An audit that followed the road crash showed that Inspector-General of Police Joseph Boinnet was “initially duped into supporting a cover-up.”
It further showed the cover-up involved senior detectives at DCI.
BUNGLED INVESTIGATIONS
The report also showed the pastor, before Mr Boinnet’s intervention, was illegally escorted by senior police officers during his trips outside Nairobi.
Under Mr Muhoro, the DCI has been discredited for bungled investigations, collusion with suspects and suspicious disappearances and murders.
He replaced Mr Simon Gatiba Karanja who died in May 2010 at his home in Thika.
In the Tatu City scandal, the DCI was accused of protecting and sharing investigation files with former Central Bank of Kenya Governor Nahashon Nyagah and industrialist Vimal Shah.

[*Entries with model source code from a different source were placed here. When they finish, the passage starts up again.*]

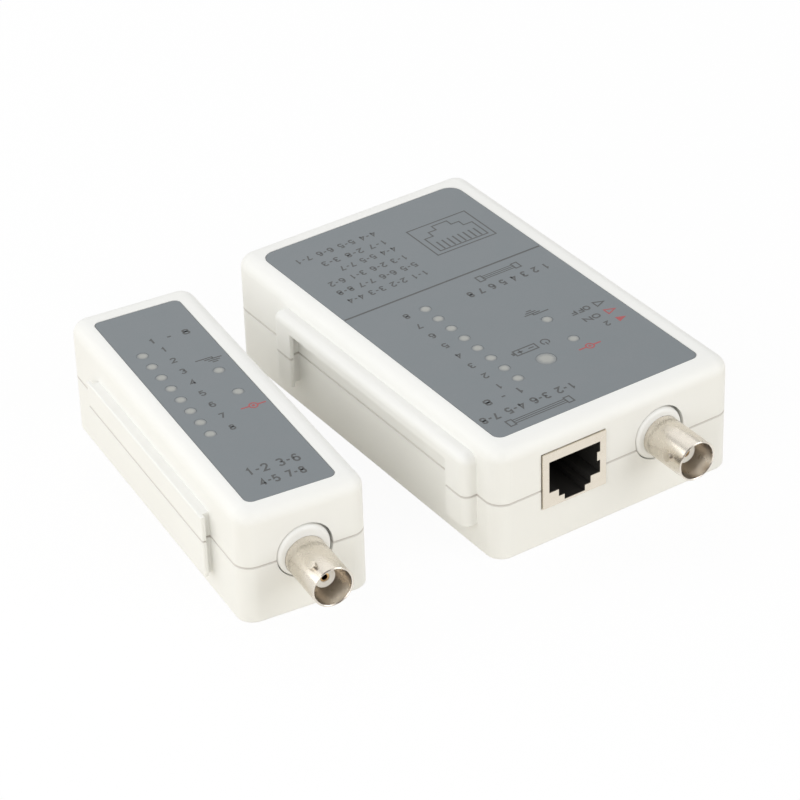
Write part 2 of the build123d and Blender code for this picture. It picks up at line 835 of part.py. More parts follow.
def lead_route(x, runs):
    """Out of the snap, over the bay wall, then down and across to lie on the board."""
    first, spread = runs
    bend_y = snap_edge - first
    foot_y = bend_y - lead_fall
    return [(x, snap_edge, battery_mid), (x, bend_y, battery_mid),
            (x + lead_fall, foot_y, lead_rest + lead_lift),
            (x + lead_fall + lead_lie, foot_y - spread, lead_rest)]


def bend_radii(route):
    """The largest even arc at each corner of a route."""
    radii = []
    for a, b, c in zip(route, route[1:], route[2:]):
        run_in = Vector(*b) - Vector(*a)
        run_out = Vector(*c) - Vector(*b)
        half_angle = radians(run_in.get_angle(run_out) / 2)
        radii.append(lead_bend_share * min(run_in.length, run_out.length) / tan(half_angle))
    print("lead bend radii", [round(radius, 1) for radius in radii])
    return radii


def battery_lead(route):
    """Round wire of straight runs and tangent arcs."""
    path = FilletPolyline(*route, radius=bend_radii(route))
    section = Plane(origin=path @ 0, z_dir=path % 0) * Circle(lead_radius)
    return sweep(section, path=path)


# ---------------------------------------------------------------- board components
def chip(place, legs):
    """Dual in-line chip with its two rows of legs."""
    x, y = place[0], main.front + place[1]
    length = legs * chip_leg_pitch
    base = main.board_top + chip_stand_off
    body = slab(x - chip_body_width / 2, x + chip_body_width / 2, y - length / 2, y + length / 2,
                base, base + chip_height)
    mid = base + chip_height / 2
    for i in range(legs):
        leg_y = y + (i - (legs - 1) / 2) * chip_leg_pitch
        y0, y1 = leg_y - chip_leg_width / 2, leg_y + chip_leg_width / 2
        body += slab(x - chip_row_width / 2, x + chip_row_width / 2, y0, y1, mid, mid + chip_leg_thickness)
        for sign in (-1, 1):
            edge = sign * chip_row_width / 2
            body += slab(x + edge, x + edge - sign * chip_leg_thickness, y0, y1,
                         main.board_top, mid + chip_leg_thickness)
    return body


def axial(x, y, board_top, radius, length, span):
    """Axial component lying along X: body, and one wire bent down to the board at both ends."""
    z = board_top + radius
    half = wire_width / 2
    body = Pos(x, y, z) * Rot(0, 90, 0) * Cylinder(radius, length)
    wire = slab(x - span / 2 - half, x + span / 2 + half, y - half, y + half, z - half, z + half)
    legs = [slab(x + s * span / 2 - half, x + s * span / 2 + half, y - half, y + half, board_top, z)
            for s in (-1, 1)]
    return joined([body, wire] + legs)


def axial_row(unit, x, radius, length, span):
    """One axial component level with each lamp of the row."""
    return group([axial(x, y, unit.board_top, radius, length, span) for _, y in unit.row])


def capacitor():
    x, y = capacitor_place[0], main.front + capacitor_place[1]
    return rod(x, y, main.board_top, main.board_top + capacitor_height, capacitor_radius)


# ---------------------------------------------------------------- screws
def case_screw(x, y):
    """Self-tapping case screw, driven up from below, with a cross recess in its head."""
    head_bottom = screw_head_seat - screw_head_height
    head = rod(x, y, head_bottom, screw_head_seat, screw_head_radius)
    shank = rod(x, y, screw_head_seat, post_joint() + screw_reach, screw_radius)
    screw = head + shank
    half, reach = screw_slot_width / 2, screw_slot_length / 2
    bottom, top = head_bottom - 1, head_bottom + screw_slot_depth
    screw -= slab(x - half, x + half, y - reach, y + reach, bottom, top)
    return screw - slab(x - reach, x + reach, y - half, y + half, bottom, top)


def case_screws(unit):
    return group([case_screw(x, y) for x, y in unit.screws])


# ---------------------------------------------------------------- assembly
def jack_hole(unit, x):
    return slab(*jack_box(unit, x, jack_hole_clearance))


def unit_nodes(prefix, unit, coax, lamp_order):
    """Nodes that both units have; coax is its x, reach, hole offset and lug angle."""
    coax_x, reach, hole_offset, lug_angle = coax
    place = coax_place(unit, coax_x)
    nodes = {
        prefix + "_label": label(unit),
        prefix + "_lamp_leads": lamp_leads(unit),
        prefix + "_coax_housing": place * coax_housing(unit, hole_offset),
        prefix + "_coax_shell": place * coax_shell(reach, lug_angle),
        prefix + "_coax_insulator": place * coax_insulator(reach),
        prefix + "_coax_contact": place * coax_contact(reach),
        prefix + "_case_screws": case_screws(unit),
    }
    for number, (x, y) in zip(lamp_order, unit.row):
        nodes[f"{prefix}_pin_lamp_{number}"] = lamp(x, y, lamp_diameter)
    for name, (x, y, size) in unit.lamps.items():
        nodes[f"{prefix}_{name}_lamp"] = lamp(x, y, size)
    return nodes


def main_nodes():
    blank = case_blank(main) + dock_frame()
    cuts = [jack_hole(main, main_jack_x), coax_hole(main, main_coax_x, main_coax_hole), switch_slot()]
    rails = within_cavity(main, door_rails() + bay_wall(), floor_thickness / 4, case_height)
    coax = main_coax_x, main_coax_reach, main_coax_hole, main_lug_angle
    nodes = unit_nodes("main", main, coax, range(1, lamp_count + 1))
    nodes["main_bottom_shell"] = bottom_shell(main, blank, cuts + [door_opening()], [rails])
    nodes["main_top_shell"] = top_shell(main, blank, cuts, [hold_ribs()])
    nodes["main_board"] = board(main, main_board_far)
    nodes["main_jack_shield"] = jack_shield(main, main_jack_x)
    nodes["main_jack_housing"] = jack_housing(main, main_jack_x)
    nodes["main_jack_contacts"] = jack_contacts(main, main_jack_x)
    nodes["switch_body"] = switch_body()
    nodes["switch_knob"] = switch_knob()
    nodes["battery"] = battery()
    nodes["battery_snap"] = battery_snap()
    nodes["battery_lead_red"] = battery_lead(lead_route(lead_red_x, lead_red_runs))
    nodes["battery_lead_black"] = battery_lead(lead_route(lead_black_x, lead_black_runs))
    nodes["battery_door"] = battery_door()
    nodes["counter_chip"] = chip(counter_place, counter_legs)
    nodes["timer_chip"] = chip(timer_place, timer_legs)
    nodes["main_capacitor"] = capacitor()
    nodes["main_resistors"] = axial_row(main, resistor_x, resistor_radius, resistor_length, resistor_span)
    return nodes


def remote_nodes():
    blank = case_blank(remote) + dock_rail()
    cuts = [half_turn(jack_hole(remote, remote_jack_x)),
            coax_hole(remote, remote_coax_x, remote_coax_hole)]
    coax = remote_coax_x, remote_coax_reach, remote_coax_hole, remote_lug_angle
    nodes = unit_nodes("remote", remote, coax, range(lamp_count, 0, -1))
    nodes["remote_bottom_shell"] = bottom_shell(remote, blank, cuts)
    nodes["remote_top_shell"] = top_shell(remote, blank, cuts)
    nodes["remote_board"] = board(remote, remote.far - wall - board_gap)
    nodes["remote_jack_shield"] = half_turn(jack_shield(remote, remote_jack_x))
    nodes["remote_jack_housing"] = half_turn(jack_housing(remote, remote_jack_x))
    nodes["remote_jack_contacts"] = half_turn(jack_contacts(remote, remote_jack_x))
    nodes["remote_diodes"] = axial_row(remote, diode_x, diode_radius, diode_length, diode_span)
    place = Pos(remote_x, remote_y, 0) * Rot(0, 0, remote_turn)
    return {name: place * shape for name, shape in nodes.items()}


os.makedirs("parts", exist_ok=True)
for node_name, node_shape in {**main_nodes(), **remote_nodes()}.items():
    export_step(node_shape, f"parts/{node_name}.step")
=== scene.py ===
import bpy
import json
import math
import numpy as np
from mathutils import Matrix, Vector


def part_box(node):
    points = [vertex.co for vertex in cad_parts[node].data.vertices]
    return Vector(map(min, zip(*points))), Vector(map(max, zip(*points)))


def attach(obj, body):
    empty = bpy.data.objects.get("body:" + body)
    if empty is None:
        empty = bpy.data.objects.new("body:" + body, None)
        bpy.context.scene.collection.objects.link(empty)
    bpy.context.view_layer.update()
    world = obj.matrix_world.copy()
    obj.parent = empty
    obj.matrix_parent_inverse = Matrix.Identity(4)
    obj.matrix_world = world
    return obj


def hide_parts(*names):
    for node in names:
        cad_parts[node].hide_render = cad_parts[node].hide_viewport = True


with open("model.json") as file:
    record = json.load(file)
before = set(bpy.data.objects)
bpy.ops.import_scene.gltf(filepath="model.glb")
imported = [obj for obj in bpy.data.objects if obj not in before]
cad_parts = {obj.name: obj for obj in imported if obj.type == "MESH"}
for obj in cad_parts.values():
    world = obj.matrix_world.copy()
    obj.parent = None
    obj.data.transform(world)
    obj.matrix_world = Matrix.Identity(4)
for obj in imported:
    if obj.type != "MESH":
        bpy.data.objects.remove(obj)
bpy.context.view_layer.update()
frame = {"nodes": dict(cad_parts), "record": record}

# Finishes, printed legends, studio and camera for a two-piece network cable tester.
# Places on the panels are written in millimetres on the plan of each unit and turned to metres by MM.

MM = 0.001
seam_height = 14.35 * MM                       # where the case halves meet
seam_shade = (0.15 * MM, 0.4 * MM)             # how far from it its shade is full, and where the shade ends
seam_dust_and_painted_shade = 0.42                               # share of the dark seam colour where it is full: painted shade of the groove, with a little dust
nodes = frame["nodes"]


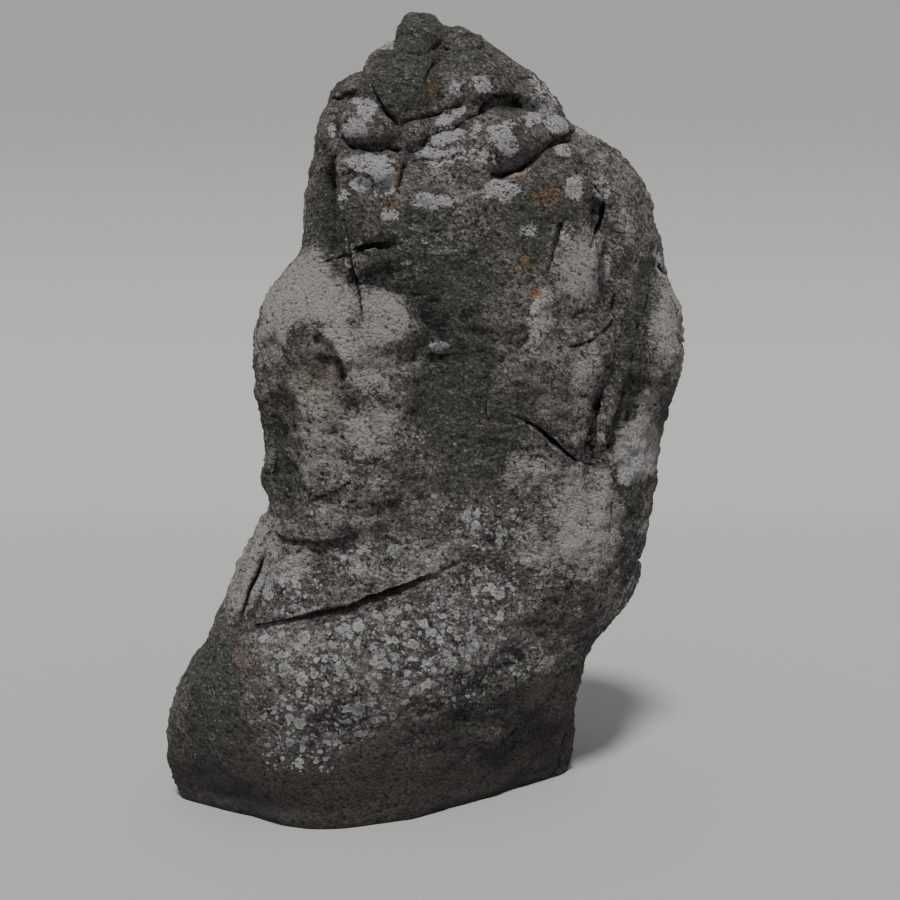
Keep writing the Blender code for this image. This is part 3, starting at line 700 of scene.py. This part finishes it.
ROSETTES = {
    FRONT: (
        (290, 590, 46, 34, 0, 0.80), (310, 655, 60, 40, 0, 1.0), (400, 640, 90, 44, -8, 1.0),
        (475, 600, 50, 44, 0, 0.95),
        (470, 660, 64, 30, -12, 1.0), (330, 710, 76, 40, 0, 0.95), (300, 750, 44, 30, 0, 0.85),
        (430, 690, 70, 24, 0, 0.9),
        (490, 525, 46, 30, 0, 0.85), (430, 510, 40, 26, 0, 0.6), (380, 560, 70, 24, 0, 0.7),
        (520, 580, 40, 40, 0, 0.55),
        (325, 500, 30, 24, 0, 0.6), (430, 450, 40, 30, 0, 0.45), (520, 660, 40, 26, 0, 0.7),
    ),
    RIGHT: ((460, 640, 80, 50, 0, 0.7), (420, 560, 50, 40, 0, 0.5)),
    BACK: ((520, 640, 120, 50, 0, 0.75), (420, 590, 70, 40, 0, 0.5)),
    LEFT: ((440, 640, 80, 50, 0, 0.75), (470, 560, 60, 40, 0, 0.5)),
}
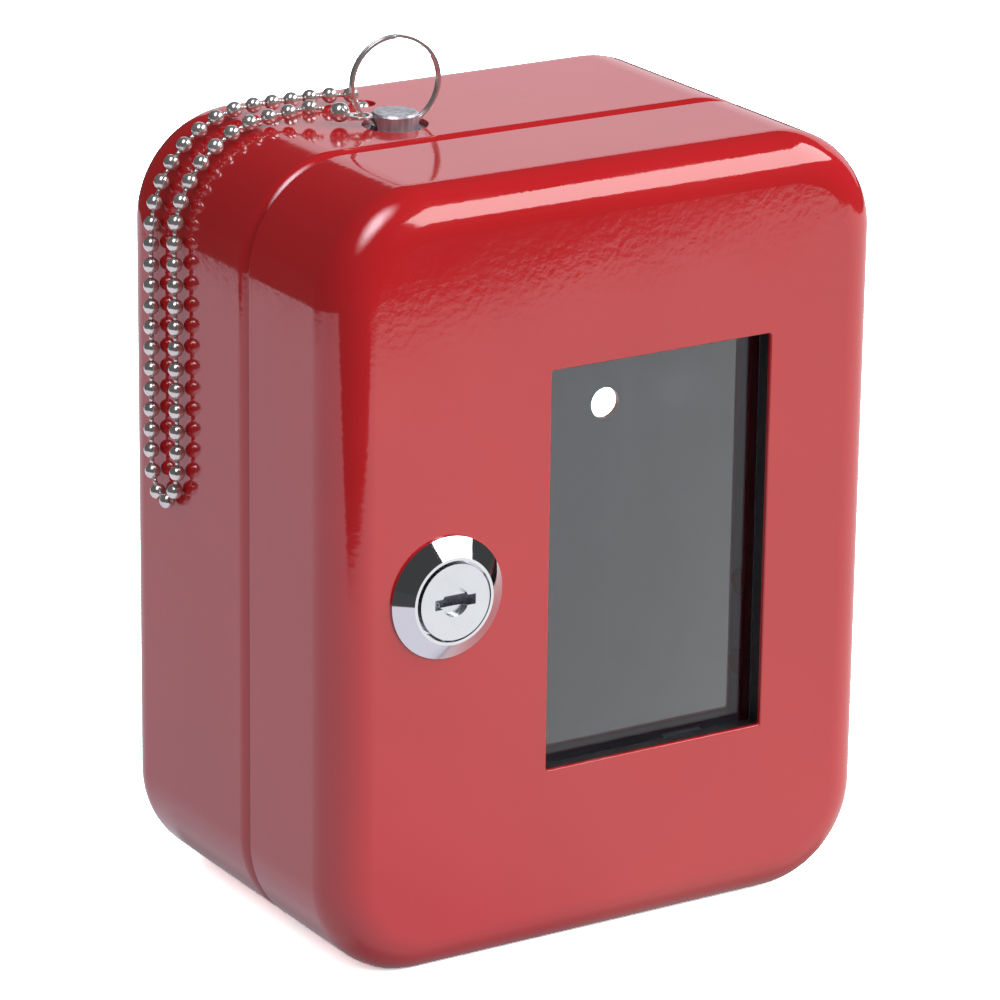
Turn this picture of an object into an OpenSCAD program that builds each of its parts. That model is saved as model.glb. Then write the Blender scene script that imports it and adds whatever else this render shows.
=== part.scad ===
// Emergency-key box: two deep-drawn sheet-steel shells, hinged on the right and locked on the left,
// with a glass window in the door and a steel striker on a bead chain.
// Shell frame: X right from the middle, Y back from the door's front face, Z up from the base.
// place() moves it so that the origin is the middle of the whole box's footprint.

/* [Box] */
// Width of both shells, across X
box_w = 126; // [110:1:150]
// Height of both shells
box_h = 160; // [150:1:190]
// Depth of the door shell, from its front face to its rim
door_depth = 33.5; // [33:0.5:36]
// Depth of the closed box, from the door's front face to the back
box_d = 85.5; // [78:0.5:110]
// Corner radius seen from the front
corner_r = 21.5; // [18:0.5:24]
// Radius between the door's front face and its walls
front_fillet = 9; // [6:0.5:9]
// Radius between the back face and the back shell's walls
back_fillet = 9; // [6:0.5:12]
// Thickness of the sheet steel
sheet_t = 1.2; // [1:0.1:1.5]

/* [Rim] */
// Gap between the door's rim and the back shell's rim
seam_gap = 0.4; // [0.3:0.1:0.8]
// Radius of the back shell's inward-turned rim
rim_round = 3.6; // [3:0.1:4]
// Reach of the turned rim, inward from the outside face
rim_reach = 8; // [7:0.5:9]

/* [Window] */
// Width of the window opening
window_w = 51; // [40:1:54]
// Height of the window opening
window_h = 82.5; // [60:0.5:90]
// Middle of the window, right of the box's middle
window_x = 10.7; // [10:0.1:12]
// Thickness of the glass
glass_t = 2; // [2:0.5:3]
// Thickness of the gasket
gasket_t = 3; // [2:0.5:3]

/* [Lock] */
// Middle of the lock, left of the box's middle
lock_x = -38.3; // [-39:0.1:-38]
// Height of the lock's middle
lock_z = 79.4; // [60:0.1:100]
// Diameter of the rosette
rosette_d = 24.8; // [22:0.1:26]
// Height of the rosette in front of the door
rosette_h = 3.1; // [3:0.1:4]
// Diameter of the plug's face
plug_d = 15.4; // [14:0.1:16]
// Length of the cam, from the lock's axis
cam_len = 21.5; // [20:0.5:22]

/* [Striker and chain] */
// Diameter of the striker
striker_d = 9.4; // [8:0.1:9.8]
// Length of the striker
striker_len = 40; // [30:1:60]
// Height of the striker's top above the box
striker_stand = 2.5; // [2:0.1:3]
// Diameter of the hole that the striker stands in
striker_hole_d = 13; // [12:0.5:14]
// Outside diameter of the split ring
ring_d = 19.2; // [18:0.1:20]
// Diameter of the chain's beads
bead_d = 3.2; // [3:0.1:3.4]

/* [Fixing] */
// Distance between the two wall holes
wall_hole_spacing = 105; // [100:1:110]
// Diameter of the wall holes
wall_hole_d = 6.8; // [5:0.1:7]
// Height of the wall holes
wall_hole_z = 81; // [60:1:110]

/* [Hidden] */
$fn = 64;
// How far a cutting body runs past what it cuts
over = 5;

// Shells
half_w = box_w / 2;
rear_y = door_depth + seam_gap;
arc_x = half_w - corner_r;
arc_z = box_h / 2 - corner_r;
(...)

Mr Nyagah and Mr Shah fought over the multi-billion-shilling Tatu City scandal in which they are accused of attempting to grab the investment from Mr Stephen Jennings, the principal investor. 
KOINANGE FARM DISPUTE
In court, lawyer  Abdullahi said his client, Mr Jennings, made a complaint to the CID on August 3 against Mr Nyagah and, after investigations, Inspector Ezekiel Masaka recommended that a number of people be charged.
But before the file was forwarded to the Director of Public Prosecutions, Mr Abdullahi claimed, the CID boss confiscated it. Besides being mentioned adversely in the tussle for the Tatu City project, Mr Muhoro’s name also came up in 2015 in the Koinange farm dispute.
One of the women stripped of the right to administer the property of the late Mbiyu Koinange, Ms Eddah Wanjiru Mbiyu, asked Ipoa to investigate Mr Muhoro for allegedly protecting lawyers whom she claimed were siphoning money from the deceased’s estate.
Koinange’s widow had accused the lawyers of forging a court order, which they allegedly used to withdraw Sh284 million from the estate’s account without the knowledge of the administrators.